### PROMPT
Count lines holding the string "between" in the data that follows. Reply with one number only.

**********

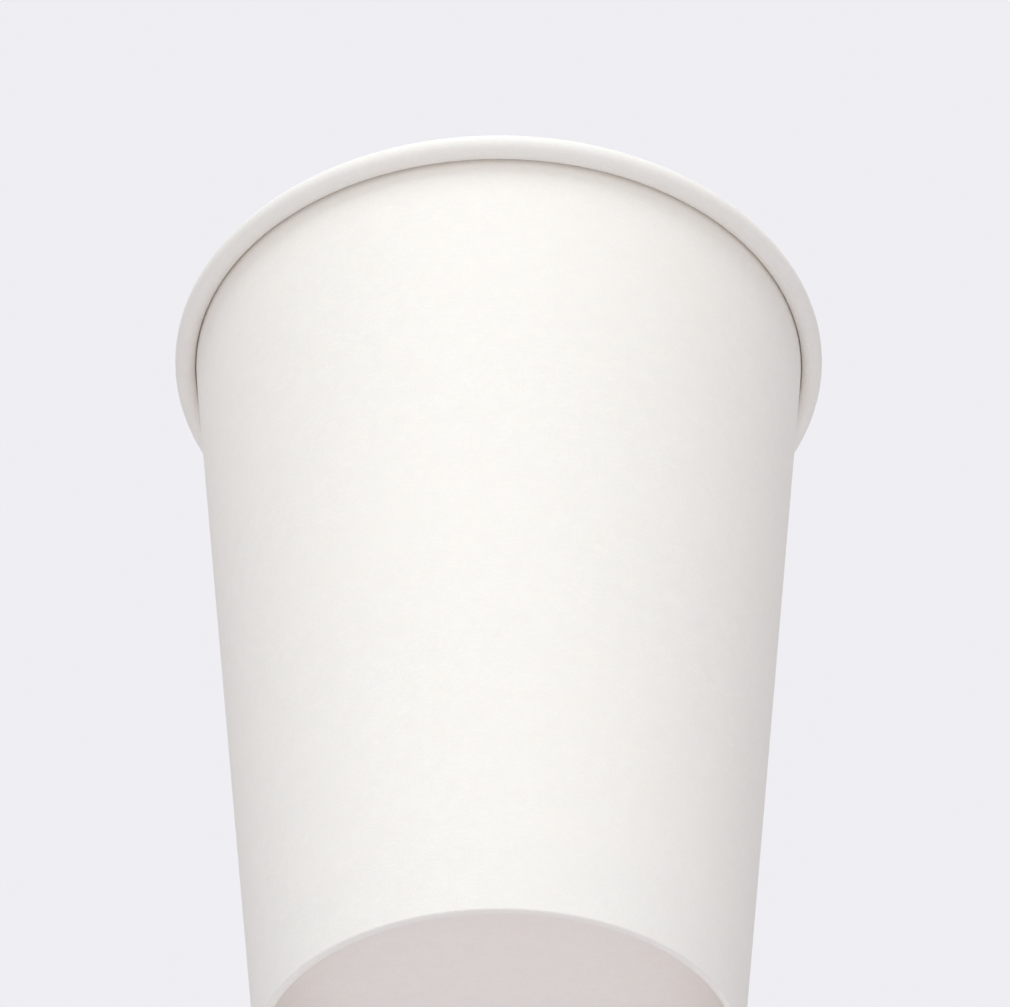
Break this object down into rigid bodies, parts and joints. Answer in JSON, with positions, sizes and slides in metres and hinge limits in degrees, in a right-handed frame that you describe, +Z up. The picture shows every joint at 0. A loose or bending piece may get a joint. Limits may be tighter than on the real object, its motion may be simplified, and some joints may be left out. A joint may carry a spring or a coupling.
{
  "type": "paper coffee cup",
  "caption": "Tapered single-wall paper cup for hot drinks, with a rolled rim, a glued side seam and a recessed bottom disc held in a folded hem.",
  "frame": {"origin": "centre of the standing ring, on the plane the cup stands on", "axes": "+Z up along the cup's axis to the rim; the glued side seam is on +Y, and -Y is the plain front"},
  "size_m": [0.09, 0.09, 0.116],
  "materials": {
    "wall_board": "matte uncoated white cup board outside, thin satin plastic film inside",
    "disc_board": "matte uncoated white cup board below, thin satin plastic film on the drink side"
  },
  "bodies": {
    "root": {"side_wall": "wall_board", "bottom_disc": "disc_board"}
  },
  "joints": []
}
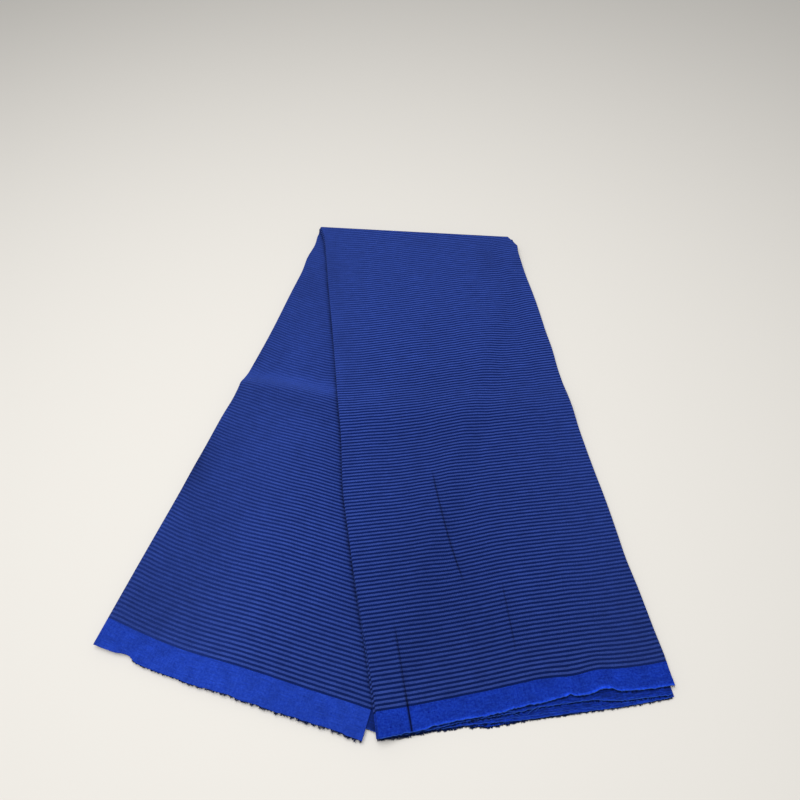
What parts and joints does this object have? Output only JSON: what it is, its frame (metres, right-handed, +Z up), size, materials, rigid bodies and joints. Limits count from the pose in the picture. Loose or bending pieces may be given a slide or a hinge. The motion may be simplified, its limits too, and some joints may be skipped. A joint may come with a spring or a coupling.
{
  "type": "folded striped handwoven cloth",
  "caption": "Length of handwoven cloth with fine cross stripes and plain end bands, folded lengthwise in layers and once across on a slant into a narrow open V.",
  "frame": {"origin": "centre of the cloth's box on the surface that it lies on", "axes": "+Z up; +Y from the two raw ends towards the slanting crease that joins the legs; +X to the right, towards the leg that lies on top"},
  "size_m": [0.7616, 0.9298, 0.026],
  "materials": {
    "cloth": "matt ribbed cotton weave, royal blue with near-black weft stripes and plain blue end bands"
  },
  "bodies": {
    "root": {"cloth": "cloth"}
  },
  "joints": []
}
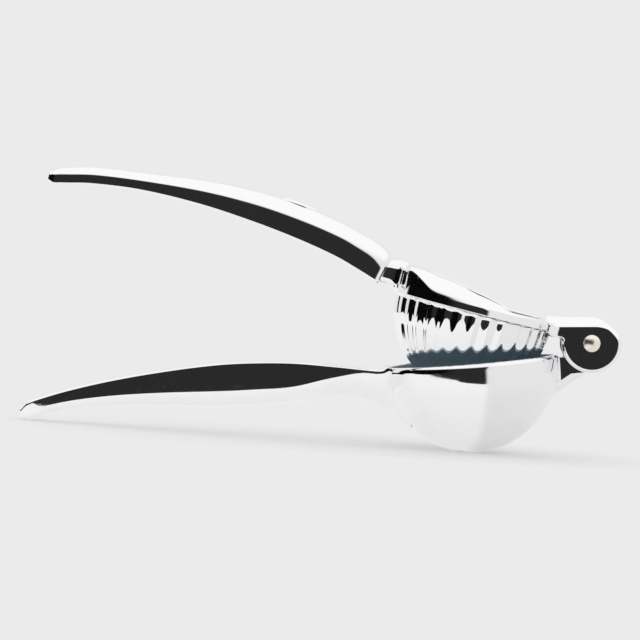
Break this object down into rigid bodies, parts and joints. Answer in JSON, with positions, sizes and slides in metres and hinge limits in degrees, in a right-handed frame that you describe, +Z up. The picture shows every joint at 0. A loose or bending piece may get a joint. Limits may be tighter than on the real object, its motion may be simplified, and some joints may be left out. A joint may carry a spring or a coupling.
{
  "type": "hinged lemon squeezer",
  "caption": "Chromed two-handled hinged citrus squeezer: a fluted press dome swings down into a round bowl lined with a pierced strainer cup.",
  "frame": {"origin": "middle of the small flat under the bowl, on the surface the squeezer stands on", "axes": "+Z up, +X from the handle tips towards the hinge, hinge axis along Y"},
  "size_m": [0.2376, 0.07, 0.1028],
  "materials": {
    "chrome": "polished",
    "blue_grey_plastic": "satin",
    "nickel": "polished",
    "nylon": "matte"
  },
  "bodies": {
    "lower": {"lower_arm": "chrome", "strainer_cup": "blue_grey_plastic"},
    "upper": {"upper_arm": "chrome", "hinge_pin": "nickel", "washer_front": "nylon", "washer_back": "nylon", "badge_plate": "chrome"}
  },
  "joints": [
    {"name": "arm_hinge", "type": "hinge", "parent": "lower", "child": "upper", "pos_m": [0.04676, 0, 0.04681], "axis": [0, 1, 0], "range_deg": [-19.1, 100]}
  ]
}
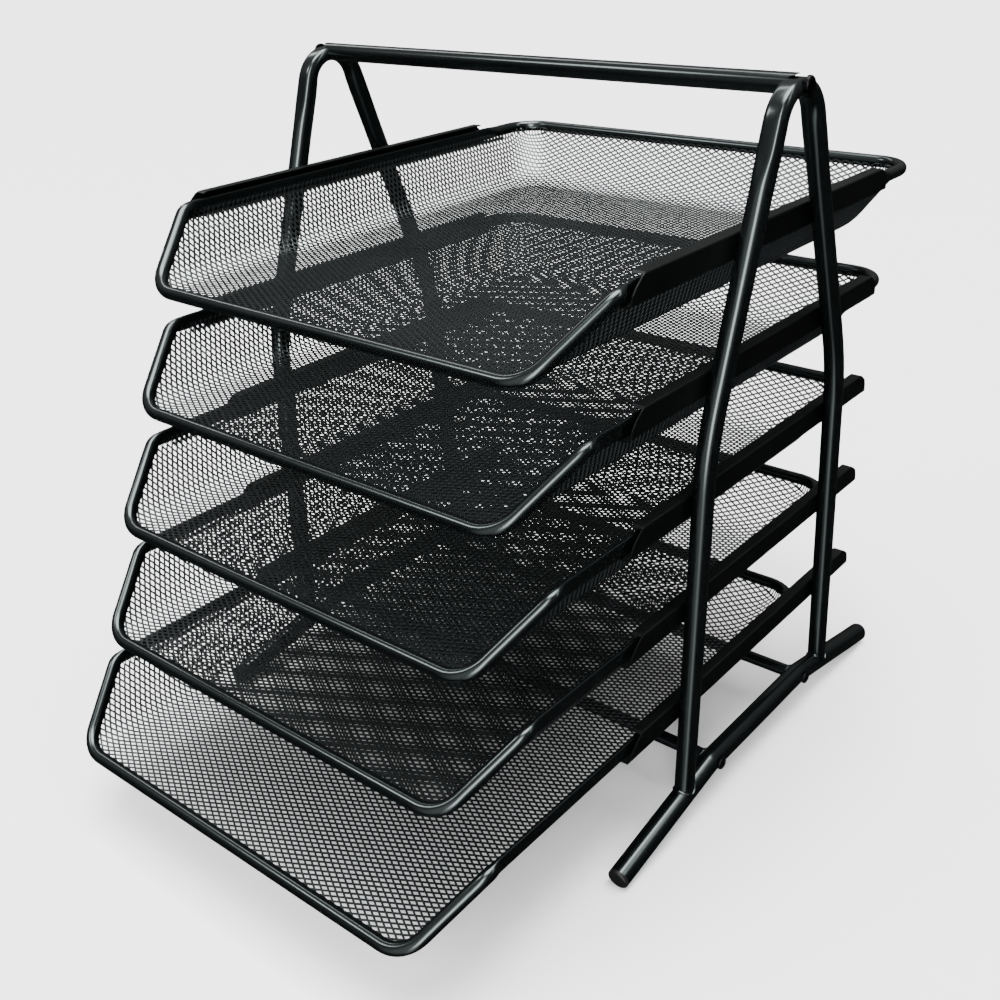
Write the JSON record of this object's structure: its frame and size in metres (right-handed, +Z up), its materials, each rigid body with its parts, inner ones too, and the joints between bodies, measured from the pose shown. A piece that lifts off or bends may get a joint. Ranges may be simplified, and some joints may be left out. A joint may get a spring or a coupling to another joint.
{
  "type": "desktop file sorter",
  "caption": "Desktop file sorter: mesh trays with tube rims slide in runners between two bent-tube side frames joined by a carrying handle and cross bars.",
  "frame": {"origin": "on the desk, under the middle of the outside box with the trays drawn out as at rest", "axes": "X is the width and the handle's direction, -Y is the front towards which the trays slide out, +Z is up"},
  "size_m": [0.3366, 0.4586, 0.3968],
  "materials": {
    "powder_coated_tube": "semi-gloss black powder coat",
    "powder_coated_mesh": "satin black powder coat on expanded metal mesh",
    "powder_coated_sheet": "satin black powder coat",
    "black_plastic": "moulded black plastic",
    "blackened_steel": "black screw heads",
    "bare_steel": "plain turned steel"
  },
  "bodies": {
    "frame": {"runner_1_left": "powder_coated_sheet", "runner_1_right": "powder_coated_sheet", "runner_2_left": "powder_coated_sheet", "runner_2_right": "powder_coated_sheet", "runner_3_left": "powder_coated_sheet", "runner_3_right": "powder_coated_sheet", "runner_4_left": "powder_coated_sheet", "runner_4_right": "powder_coated_sheet", "runner_5_left": "powder_coated_sheet", "runner_5_right": "powder_coated_sheet", "side_frame_left": "powder_coated_tube", "foot_tube_left": "powder_coated_tube", "end_plug_front_left": "black_plastic", "end_plug_rear_left": "black_plastic", "side_frame_right": "powder_coated_tube", "foot_tube_right": "powder_coated_tube", "end_plug_front_right": "black_plastic", "end_plug_rear_right": "black_plastic", "cross_bar_front": "powder_coated_tube", "cross_bar_rear": "powder_coated_tube", "handle": "powder_coated_tube", "cross_bar_inserts": "bare_steel", "cross_bar_screws": "blackened_steel", "handle_inserts": "bare_steel", "handle_screws": "blackened_steel"},
    "tray_1": {"tray_1_rim": "powder_coated_tube", "tray_1_mesh": "powder_coated_mesh"},
    "tray_2": {"tray_2_rim": "powder_coated_tube", "tray_2_mesh": "powder_coated_mesh"},
    "tray_3": {"tray_3_rim": "powder_coated_tube", "tray_3_mesh": "powder_coated_mesh"},
    "tray_4": {"tray_4_rim": "powder_coated_tube", "tray_4_mesh": "powder_coated_mesh"},
    "tray_5": {"tray_5_rim": "powder_coated_tube", "tray_5_mesh": "powder_coated_mesh"}
  },
  "joints": [
    {"name": "tray_1_slide", "type": "slide", "parent": "frame", "child": "tray_1", "axis": [0, -1, 0], "range_m": [0, 0.2]},
    {"name": "tray_2_slide", "type": "slide", "parent": "frame", "child": "tray_2", "axis": [0, -1, 0], "range_m": [-0.023, 0.177]},
    {"name": "tray_3_slide", "type": "slide", "parent": "frame", "child": "tray_3", "axis": [0, -1, 0], "range_m": [-0.05, 0.15]},
    {"name": "tray_4_slide", "type": "slide", "parent": "frame", "child": "tray_4", "axis": [0, -1, 0], "range_m": [-0.0735, 0.1265]},
    {"name": "tray_5_slide", "type": "slide", "parent": "frame", "child": "tray_5", "axis": [0, -1, 0], "range_m": [-0.106, 0.094]}
  ]
}
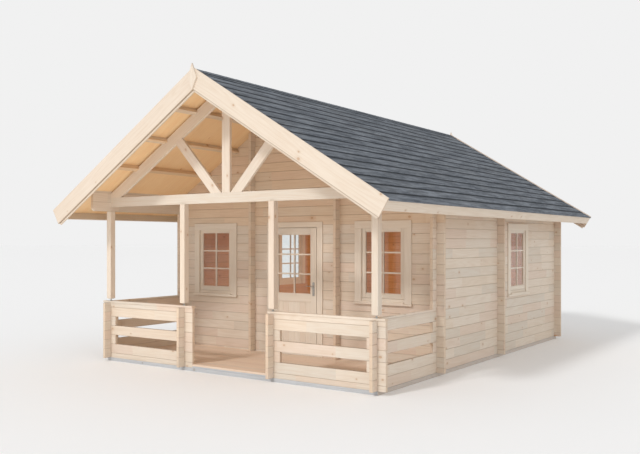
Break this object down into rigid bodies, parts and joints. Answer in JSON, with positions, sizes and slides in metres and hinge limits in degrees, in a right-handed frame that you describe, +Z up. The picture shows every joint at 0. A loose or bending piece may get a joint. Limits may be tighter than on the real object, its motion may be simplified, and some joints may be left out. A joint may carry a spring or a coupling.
{
  "type": "log cabin",
  "caption": "Log cabin with interlocking log walls, a roofed front porch with log rails and a braced gable truss, a shingled gable roof, barred windows and a glazed entrance door on hinges.",
  "frame": {"origin": "on the ground under the middle of the roof, the bottom centre of the bounding box", "axes": "+X across the gable to the right seen from the porch, +Y from the porch to the back wall, +Z up"},
  "size_m": [6.0544, 8.064, 4.2903],
  "materials": {
    "log_wood": "planed spruce logs, untreated, with fine grain and small knots",
    "frame_wood": "planed spruce posts and beams, untreated",
    "trim_wood": "planed spruce boards, pale, with small knots",
    "joinery_wood": "smooth planed spruce joinery",
    "treated_wood": "impregnated beams, weathered blue grey",
    "floor_wood": "planed floor boards",
    "deck_wood": "tongued roof boards, warm",
    "shingle": "mineral felt shingles, dark blue grey",
    "steel": "zinc plated steel",
    "handle_metal": "satin nickel",
    "glass": "clear float glass"
  },
  "bodies": {
    "cabin": {"left_wall": "log_wood", "right_wall": "log_wood", "front_wall_left": "log_wood", "front_wall_right": "log_wood", "front_gable": "log_wood", "back_wall": "log_wood", "front_rail_left": "log_wood", "front_rail_right": "log_wood", "side_rail_left": "log_wood", "side_rail_right": "log_wood", "porch_beams": "log_wood", "tie_beam": "log_wood", "posts": "frame_wood", "king_post": "frame_wood", "struts": "frame_wood", "rafters": "frame_wood", "ridge_purlin": "frame_wood", "purlins_left": "frame_wood", "purlins_right": "frame_wood", "bargeboards_left": "trim_wood", "bargeboards_right": "trim_wood", "ridge_plates": "trim_wood", "eave_boards": "trim_wood", "windows": "joinery_wood", "door_frame": "joinery_wood", "base_beams": "treated_wood", "floor_joists": "treated_wood", "house_floor": "floor_wood", "porch_floor": "floor_wood", "roof_deck_left": "deck_wood", "roof_deck_right": "deck_wood", "shingles_left": "shingle", "shingles_right": "shingle", "ridge_cap": "shingle", "post_screws": "steel", "frame_hinges": "steel", "window_glass": "glass"},
    "door": {"door_leaf": "joinery_wood", "door_glass": "glass", "door_handle": "handle_metal", "leaf_hinges": "steel"}
  },
  "joints": [
    {"name": "door_hinge", "type": "hinge", "parent": "cabin", "child": "door", "pos_m": [-0.4365, -1.75, 1.12], "axis": [0, 0, -1], "range_deg": [0, 110]}
  ]
}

**********

### RESULT OF THE EXERCISE
2